Understanding Coreference Resolution with Stanford CoreNLP

When dealing with natural language processing (NLP) tasks, one common challenge is resolving coreference in texts. Coreference resolution involves identifying words or phrases that refer to the same entity. For example, in the sentence "The cat chased its tail because it was bored," the words "its" and "it" both refer to "the cat."

In this blog post, we will explore how to use Stanford CoreNLP, a popular Java library for NLP tasks, to perform coreference resolution. We will cover the basics of coreference resolution, how Stanford CoreNLP can help us tackle this task, and provide practical examples to demonstrate its usage.

What is Coreference Resolution?

Coreference resolution is the task of determining when two or more expressions in a text refer to the same entity. This is crucial for understanding the content and meaning of a document, as it helps in creating a coherent representation of the text.
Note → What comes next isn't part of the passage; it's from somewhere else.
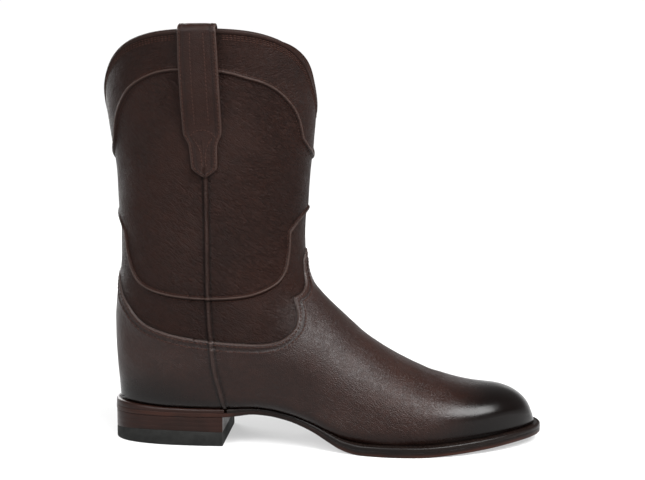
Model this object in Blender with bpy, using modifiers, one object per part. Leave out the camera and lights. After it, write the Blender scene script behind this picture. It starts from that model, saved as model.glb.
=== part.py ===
"""Roper boot, right foot. Millimetres inside, metres in the mesh.

+X toe, -Y lateral side, +Y medial side, +Z up, floor at z = 0.
The upper is one surface through a fan of sections: upright across the toe
and vamp, turning about a cross line in front of the instep, level in the shaft.
"""
import math
import bpy

MM = 0.001
FRAME_X = 0.83         # moves the measured frame so its box is centred
FRAME_Y = -0.09
PIVOT = (60.0, 140.0)  # (x, z) of the cross line the sections turn about
WALL = 2.2
GAP = 0.3
BREAST = -71.0


# ---------------------------------------------------------------- curves
def slopes(xs, ys):
    """Tangents of a monotone cubic through the rows."""
    n = len(xs)
    h = [xs[i + 1] - xs[i] for i in range(n - 1)]
    d = [(ys[i + 1] - ys[i]) / h[i] for i in range(n - 1)]
    m = [0.0] * n
    m[0], m[-1] = d[0], d[-1]
    for i in range(1, n - 1):
        if d[i - 1] * d[i] > 0:
            w1 = 2 * h[i] + h[i - 1]
            w2 = h[i] + 2 * h[i - 1]
            m[i] = (w1 + w2) / (w1 / d[i - 1] + w2 / d[i])
    return m


class Curve:
    """Smooth curve through rows of (x, y); keeps the end values outside."""

    def __init__(self, rows):
        rows = sorted(rows)
        self.x = [r[0] for r in rows]
        self.y = [r[1] for r in rows]
        self.m = slopes(self.x, self.y)

    def __call__(self, v):
        x, y, m = self.x, self.y, self.m
        if v <= x[0]:
            return y[0]
        if v >= x[-1]:
            return y[-1]
        lo, hi = 0, len(x) - 1
        while hi - lo > 1:
            mid = (lo + hi) // 2
            if x[mid] <= v:
                lo = mid
            else:
                hi = mid
        h = x[hi] - x[lo]
        t = (v - x[lo]) / h
        t2, t3 = t * t, t * t * t
        return ((2 * t3 - 3 * t2 + 1) * y[lo] + (t3 - 2 * t2 + t) * h * m[lo]
                + (-2 * t3 + 3 * t2) * y[hi] + (t3 - t2) * h * m[hi])


def closed_spline(points, per=6):
    """Closed centripetal spline through the points."""
    out = []
    n = len(points)
    for i in range(n):
        p = [points[(i + k) % n] for k in (-1, 0, 1, 2)]
        t = [0.0]
        for a, b in zip(p, p[1:]):
            t.append(t[-1] + max(1e-6, math.dist(a, b)) ** 0.5)
        for k in range(per):
            u = t[1] + (t[2] - t[1]) * k / per
            q = []
            for c in (0, 1):
                a1 = ((t[1] - u) * p[0][c] + (u - t[0]) * p[1][c]) / (t[1] - t[0])
                a2 = ((t[2] - u) * p[1][c] + (u - t[1]) * p[2][c]) / (t[2] - t[1])
                a3 = ((t[3] - u) * p[2][c] + (u - t[2]) * p[3][c]) / (t[3] - t[2])
                b1 = ((t[2] - u) * a1 + (u - t[0]) * a2) / (t[2] - t[0])
                b2 = ((t[3] - u) * a2 + (u - t[1]) * a3) / (t[3] - t[1])
                q.append(((t[2] - u) * b1 + (u - t[1]) * b2) / (t[2] - t[1]))
            out.append(tuple(q))
    return out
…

For instance, consider the sentence: "John said he would come to the party."

Here, "he" refers to "John." Resolving this coreference helps in understanding that it is John who would come to the party.

Using Stanford CoreNLP for Coreference Resolution

Stanford CoreNLP is a robust natural language processing toolkit developed by the Stanford NLP Group. It provides a suite of tools for many NLP tasks, including part-of-speech (POS) tagging, named entity recognition (NER), and coreference resolution.
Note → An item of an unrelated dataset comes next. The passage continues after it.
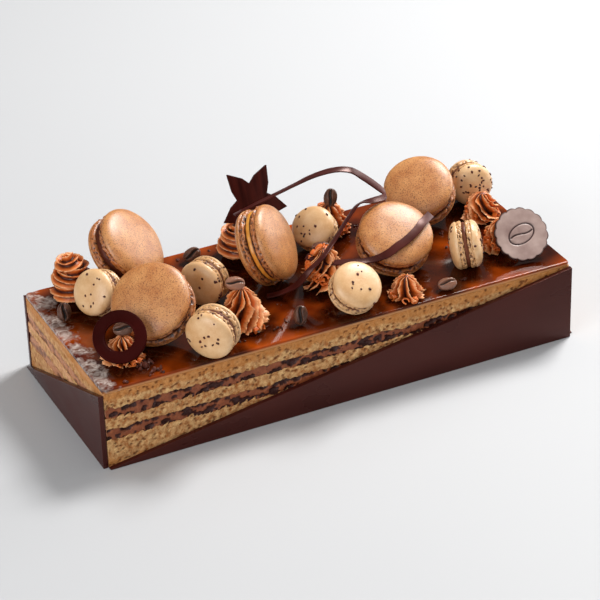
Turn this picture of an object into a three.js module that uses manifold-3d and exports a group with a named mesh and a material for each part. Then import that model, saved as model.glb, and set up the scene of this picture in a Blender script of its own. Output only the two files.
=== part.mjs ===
// Opera cake: three sponges, two cream fillings and a mirror glaze, with a slanting
// chocolate panel on each side, topped with macarons, piped cream, coffee beans and
// chocolate decorations. Millimetres, +Z up, origin at the centre of the cake's base.
import * as THREE from 'three';
import { mergeVertices } from 'three/addons/utils/BufferGeometryUtils.js';
import Module from 'manifold-3d';

const wasm = await Module();
wasm.setup();

// Driving dimensions of the cake itself.
const cakeLength = 300;
const cakeWidth = 122;
const layerHeights = {
  sponge_bottom: 17.5,
  cream_lower: 7.5,
  sponge_middle: 6.5,
  cream_upper: 6.5,
  sponge_top: 10,
  glaze: 3,
};
const glazeCornerRadius = 2.5;
const panelThickness = 3;
const panelHeight = 48;
const panelTipHeight = 0.8;

// Clearance that touching pieces keep.
const gap = 0.3;

// Macarons. Outlines are shares of the radius and of the thickness: a large shell's goes
// from its flat face over the ruffled foot to the dome, a small one's is half of the body.
const fillingThickness = 3.8;
const fillingInset = 1.2;
const fillingBulge = 0.8;
const shellSegments = 18;
const shellOutline = [
  [0, 0], [0.95, 0], [1, 0.12], [0.985, 0.28], [0.97, 0.42],
  [0.9, 0.68], [0.72, 0.88], [0.4, 0.98], [0, 1],
];
const miniSegments = 14;
const miniOutline = [
  [0.93, 0.07], [1, 0.13], [0.97, 0.24], [0.88, 0.36], [0.66, 0.455], [0.34, 0.492], [0, 0.5],
];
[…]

To get started with coreference resolution using Stanford CoreNLP in your Java project, you can add the following Maven dependency to your pom.xml:

<dependency>
    <groupId>edu.stanford.nlp</groupId>
    <artifactId>stanford-corenlp</artifactId>
    <version>4.3.0</version>
</dependency>

After adding the dependency, you can utilize the CoreNLP library to perform coreference resolution within your Java application.

Let's delve into an example to showcase how Stanford CoreNLP can be used for coreference resolution.
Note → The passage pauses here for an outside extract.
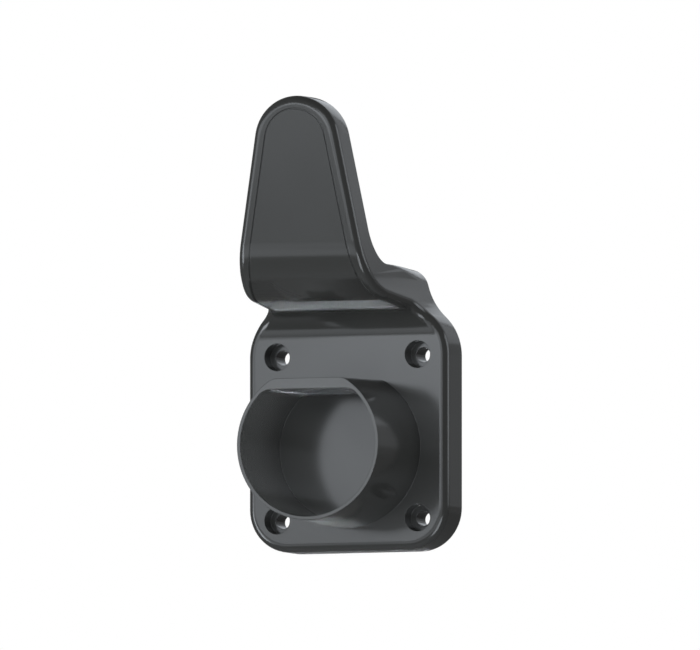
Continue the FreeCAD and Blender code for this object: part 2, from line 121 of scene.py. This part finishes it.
class StudioSettings(bpy.types.PropertyGroup):
    """Floor, backdrop light and soft boxes."""

    floor_drop: bpy.props.FloatProperty(
        name="Floor drop",
        description="Height of the screw pattern's centre above the floor",
        default=1.6,
        min=0.1,
        unit="LENGTH",
    )
    floor_colour: bpy.props.FloatVectorProperty(
        name="Floor colour",
        description="Colour of the floor",
        subtype="COLOR",
        size=3,
        min=0.0,
        max=1.0,
        default=linear("#dcdcdc")[:3],
    )
    box_colour: bpy.props.FloatVectorProperty(
        name="Soft box colour",
        description="Colour of the soft boxes' light",
        subtype="COLOR",
        size=3,
        min=0.0,
        max=1.0,
        default=linear("#f2f8ff")[:3],
    )
    room_light: bpy.props.FloatProperty(
        name="Room light",
        description="Strength of the even light from all sides",
        default=0.12,
        min=0.0,
    )


def moulded_plastic(settings):
    """Black polycarbonate from a polished steel mould, with a very fine satin grain.

    The eye sees a near-black body colour under a clear, slightly soft reflection.
    """
    material = bpy.data.materials.new("black_polycarbonate_polished_moulding")
    material.use_nodes = True
    tree = material.node_tree
    tree.nodes.clear()
    place = add_node(tree, "ShaderNodeTexCoord")
    grain = add_node(
        tree,
        "ShaderNodeTexNoise",
        links=[(place.outputs["Object"], "Vector")],
        in_Scale=1.0 / settings.grain,
        in_Detail=NOISE_DETAIL,
    )
    flow = add_node(
        tree,
        "ShaderNodeTexNoise",
        links=[(place.outputs["Object"], "Vector")],
        in_Scale=1.0 / FLOW_WIDTH,
        in_Detail=NOISE_DETAIL,
    )
    edges = add_node(tree, "ShaderNodeBevel", samples=EDGE_SAMPLES, in_Radius=settings.edge_round)
    bump = add_node(
        tree,
        "ShaderNodeBump",
        links=[(grain.outputs["Fac"], "Height"), (edges.outputs["Normal"], "Normal")],
        in_Strength=GRAIN_STRENGTH,
        in_Distance=GRAIN_HEIGHT,
    )
    rough = add_node(
        tree,
        "ShaderNodeMapRange",
        links=[(flow.outputs["Fac"], "Value")],
        in_From_Min=FLOW_RANGE[0],
        in_From_Max=FLOW_RANGE[1],
        in_To_Min=settings.roughness - FLOW_ROUGHNESS,
        in_To_Max=settings.roughness + FLOW_ROUGHNESS,
    )
    shader = add_node(
        tree,
        "ShaderNodeBsdfPrincipled",
        links=[(bump.outputs["Normal"], "Normal"), (rough.outputs["Result"], "Roughness")],
        in_Base_Color=opaque(settings.colour),
        in_IOR=POLYCARBONATE_IOR,
    )
    add_node(tree, "ShaderNodeOutputMaterial", links=[(shader.outputs["BSDF"], "Surface")])
    return material


class OBJECT_OT_finish_holder(bpy.types.Operator):
    """Give the moulded holder its plastic, with small rounds shaded onto its edges"""

    bl_idname = "holder.finish_moulding"
    bl_label = "Holder"

    def execute(self, context):
        settings = context.scene.holder_plastic
        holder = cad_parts["holder"]
        holder.data.materials.clear()
        holder.data.materials.append(moulded_plastic(settings))
        weld = holder.modifiers.new("merge_facets", "WELD")
        weld.merge_threshold = MERGE_DISTANCE
        return {"FINISHED"}


class OBJECT_OT_build_studio(bpy.types.Operator):
    """Place the camera, the floor, the room's light and the soft boxes"""

    bl_idname = "holder.build_studio"
    bl_label = "Studio"

    def execute(self, context):
        settings = context.scene.holder_studio
        place_camera(context.scene)
        lay_floor(settings)
        light_room(context.scene, settings)
        for soft_box in SOFT_BOXES:
            hang_soft_box(settings, *soft_box)
        rim = hang_soft_box(settings, *UNDER_STRAP_BOX)
        rim.visible_diffuse = False
        rim.data.use_shadow = False
        rim.data.cycles.use_multiple_importance_sampling = False
        add_lamp(settings, "socket_fill", *SOCKET_FILL).visible_glossy = False
        return {"FINISHED"}


# Soft boxes on a sphere round the holder, as its name, its left and right edges (azimuth, 0 in
# front of the holder and 90 to its right), its lower and upper edges (elevation), all in degrees,
# and its brightness as a multiple of white.
SOFT_BOXES = [
    ("key", -25, 0, -1, 15, 2.85),
    ("key_right_low", 0, 25, -1, 15, 1.5),
    ("key_right_high", 0, 25, 15, 30, 1.9),
    ("left", -65, -25, -1, 15, 1.7),
    ("left_low", -65, -45, -30, -1, 5.0),
    ("low_front", -45, 25, -9, -1, 0.37),
    ("under_front", -45, 25, -17, -9, 0.82),
    ("lower_front", -45, 25, -30, -17, 0.95),
    ("low_right", 25, 50, -50, -17, 3.3),
    ("back_right", 100, 130, -1, 30, 1.75),
    ("back", 130, 170, 12, 45, 0.44),
    ("back_high", 170, 200, 12, 50, 0.9),
    ("back_level", 130, 190, -1, 12, 0.13),
]
# A soft box low behind the holder. Its light passes through the plate and is seen in mirrored
# light only, as the bright band along the underside of the strap.
UNDER_STRAP_BOX = ("under_strap", 196, 210, -20, -8, 0.36)
# A small fill lamp in the socket's mouth that lights the wall at its left and bottom. It is seen in
# no mirrored light: its place, the way its back points, its two sides in metres, its brightness.
SOCKET_FILL = (Vector((0.012, -0.055, 0.010)), Vector((0.6, 0.3, 0.74)), 0.036, 0.026, 5.8)
SOFT_BOX_DISTANCE = 1.5
HOLDER_CENTRE = Vector((0.0, -0.03, 0.05))


def outward(azimuth, elevation):
    """The unit vector away from the holder, turned right by azimuth and raised by elevation."""
    level = math.cos(elevation)
    return Vector((math.sin(azimuth) * level, -math.cos(azimuth) * level, math.sin(elevation)))


def hang_soft_box(settings, name, left, right, low, high, strength):
    """A rectangular lamp that faces the holder; its face is strength times as bright as white."""
    elevation = math.radians((low + high) / 2)
    back = outward(math.radians((left + right) / 2), elevation)
    place = HOLDER_CENTRE + back * SOFT_BOX_DISTANCE
    across = 2 * SOFT_BOX_DISTANCE * math.tan(math.radians((right - left) / 2))
    tall = 2 * SOFT_BOX_DISTANCE * math.tan(math.radians((high - low) / 2))
    return add_lamp(settings, name, place, back, across * math.cos(elevation), tall, strength)


def add_lamp(settings, name, place, back, across, tall, strength):
    """A rectangular lamp of across by tall metres at place, whose back points along back.

    A face that is strength times as bright as white gives pi times that for each square metre.
    """
    lamp = bpy.data.lights.new(name, "AREA")
    lamp.shape = "RECTANGLE"
    lamp.color = settings.box_colour
    lamp.size, lamp.size_y = across, tall
    lamp.energy = strength * math.pi * across * tall
    box = bpy.data.objects.new(name, lamp)
    box.location = place
    box.rotation_euler = back.to_track_quat("Z", "Y").to_euler()
    box.visible_camera = False
    bpy.context.scene.collection.objects.link(box)
    return box


def place_camera(scene):
    """A parallel camera from the photograph's direction, framed round the screw pattern."""
    right = Vector((math.cos(VIEW_AZIMUTH), math.sin(VIEW_AZIMUTH), 0.0))
    back = outward(VIEW_AZIMUTH, VIEW_ELEVATION)
    up = back.cross(right)
    target = (up * ORIGIN_BELOW_PX - right * ORIGIN_RIGHT_PX) * MM_PER_PX * MM
    data = bpy.data.cameras.new("camera")
    data.type = "ORTHO"
    data.ortho_scale = IMAGE_WIDTH_PX * MM_PER_PX * MM
    camera = bpy.data.objects.new("camera", data)
    turn = Matrix((right, up, back)).transposed().to_4x4()
    camera.matrix_world = Matrix.Translation(target + back * CAMERA_DISTANCE) @ turn
    scene.collection.objects.link(camera)
    scene.camera = camera


def lay_floor(settings):
    """A plain pale floor far enough below the holder to stay out of the photograph's view."""
    half = FLOOR_WIDTH / 2
    low = -settings.floor_drop
    mesh = bpy.data.meshes.new("floor")
    corners = [(-half, -half, low), (half, -half, low), (half, half, low), (-half, half, low)]
    mesh.from_pydata(corners, [], [(0, 1, 2, 3)])
    floor = bpy.data.objects.new("floor", mesh)
    bpy.context.scene.collection.objects.link(floor)
    mesh.materials.append(pale_paper(settings))


def pale_paper(settings):
    """Matt paper. It glows for the camera alone, near its own colour, since little light reaches it."""
    material = bpy.data.materials.new("pale_paper_floor")
    material.use_nodes = True
    tree = material.node_tree
    tree.nodes.clear()
    path = add_node(tree, "ShaderNodeLightPath")
    share = add_node(
        tree,
        "ShaderNodeMapRange",
        links=[(path.outputs["Is Camera Ray"], "Value")],
        in_To_Max=FLOOR_GLOW,
    )
    matt = add_node(tree, "ShaderNodeBsdfDiffuse", in_Color=opaque(settings.floor_colour))
    glow = add_node(tree, "ShaderNodeEmission", in_Color=opaque(settings.floor_colour))
    mixed = add_node(
        tree,
        "ShaderNodeMixShader",
        links=[
            (share.outputs["Result"], "Fac"),
            (matt.outputs["BSDF"], 1),
            (glow.outputs["Emission"], 2),
        ],
    )
    add_node(tree, "ShaderNodeOutputMaterial", links=[(mixed.outputs["Shader"], "Surface")])
    return material


def light_room(scene, settings):
    """A room that is white to the camera and gives the holder a soft, dim light from all sides."""
    world = bpy.data.worlds.new("studio_room")
    scene.world = world
    world.use_nodes = True
    tree = world.node_tree
    tree.nodes.clear()
    path = add_node(tree, "ShaderNodeLightPath")
    light = add_node(tree, "ShaderNodeBackground", in_Color=WHITE, in_Strength=settings.room_light)
    white = add_node(tree, "ShaderNodeBackground", in_Color=WHITE, in_Strength=1.0)
    seen = add_node(
        tree,
        "ShaderNodeMixShader",
        links=[
            (path.outputs["Is Camera Ray"], "Fac"),
            (light.outputs["Background"], 1),
            (white.outputs["Background"], 2),
        ],
    )
    add_node(tree, "ShaderNodeOutputWorld", links=[(seen.outputs["Shader"], "Surface")])
    scene.view_settings.view_transform = "Standard"


class VIEW3D_PT_connector_holder(bpy.types.Panel):
    """Lists the holder's operators and their settings"""

    bl_label = "Connector Holder"
    bl_space_type = "VIEW_3D"
    bl_region_type = "UI"
    bl_category = "Holder"

    def draw(self, context):
        for name, operator in (
            ("holder_plastic", OBJECT_OT_finish_holder),
            ("holder_studio", OBJECT_OT_build_studio),
        ):
            settings = getattr(context.scene, name)
            column = self.layout.column()
            for prop in settings.__annotations__:
                column.prop(settings, prop)
            column.operator(operator.bl_idname)


CLASSES = (
    HolderPlasticSettings,
    StudioSettings,
    OBJECT_OT_finish_holder,
    OBJECT_OT_build_studio,
    VIEW3D_PT_connector_holder,
)


def register():
    for cls in CLASSES:
        bpy.utils.register_class(cls)
    bpy.types.Scene.holder_plastic = bpy.props.PointerProperty(type=HolderPlasticSettings)
    bpy.types.Scene.holder_studio = bpy.props.PointerProperty(type=StudioSettings)


def unregister():
    del bpy.types.Scene.holder_studio
    del bpy.types.Scene.holder_plastic
    for cls in reversed(CLASSES):
        bpy.utils.unregister_class(cls)


def main():
    register()
    bpy.ops.holder.build_studio()
    bpy.ops.holder.finish_moulding()


if __name__ == "__main__":
    main()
Example of Coreference Resolution with Stanford CoreNLP

Suppose we have the following text: "Barack Obama was born in Hawaii. He served as the 44th president of the United States. Obama's presidency began in 2009."

We want to identify and resolve the coreferences in this passage. Using Stanford CoreNLP, we can achieve this by defining a pipeline and processing the text. Here's how it can be done:

import edu.stanford.nlp.coref.CorefCoreAnnotations;
import edu.stanford.nlp.coref.data.CorefChain;
import edu.stanford.nlp.ling.CoreAnnotations;
import edu.stanford.nlp.ling.CoreLabel;
import edu.stanford.nlp.pipeline.Annotation;
import edu.stanford.nlp.pipeline.StanfordCoreNLP;
import edu.stanford.nlp.util.CoreMap;

import java.util.List;
import java.util.Map;
import java.util.Properties;

public class CoreferenceResolutionExample {
    public static void main(String[] args) {
        // Set up the CoreNLP pipeline
        Properties props = new Properties();
        props.setProperty("annotators", "tokenize, ssplit, pos, lemma, ner, parse, coref");
        StanfordCoreNLP pipeline = new StanfordCoreNLP(props);

        // Create an empty Annotation just with the given text
        Annotation document = new Annotation("Barack Obama was born in Hawaii. He served as the 44th president of the United States. Obama's presidency began in 2009.");

        // Run all Annotators on this text
        pipeline.annotate(document);

        // Get the coref chain annotation
        Map<Integer, CorefChain> corefChains = document.get(CorefCoreAnnotations.CorefChainAnnotation.class);

        // Iterate over the coreference chains
        for (Map.Entry<Integer, CorefChain> entry : corefChains.entrySet()) {
            System.out.println("Chain " + entry.getKey() + ":");
            CorefChain corefChain = entry.getValue();
            List<CorefChain.CorefMention> mentions = corefChain.getMentionsInTextualOrder();
            CorefChain.CorefMention representative = corefChain.getRepresentativeMention();
            System.out.println("Representative: " + representative.mentionSpan);
            for (CorefChain.CorefMention mention : mentions) {
                if (!mention.mentionSpan.equals(representative.mentionSpan)) {
                    System.out.println("  " + mention.mentionSpan);
                }
            }
        }
    }
}

In this example, we create a Stanford CoreNLP pipeline with the required annotators, process the text, and retrieve the coreference chains. We then iterate over the chains and print out the representative mentions along with their corresponding mentions in the text.

Closing Remarks

In this post, we delved into the concept of coreference resolution and how Stanford CoreNLP can be used to tackle this NLP task. We showcased a practical example of leveraging Stanford CoreNLP to identify and resolve coreferences in a given text.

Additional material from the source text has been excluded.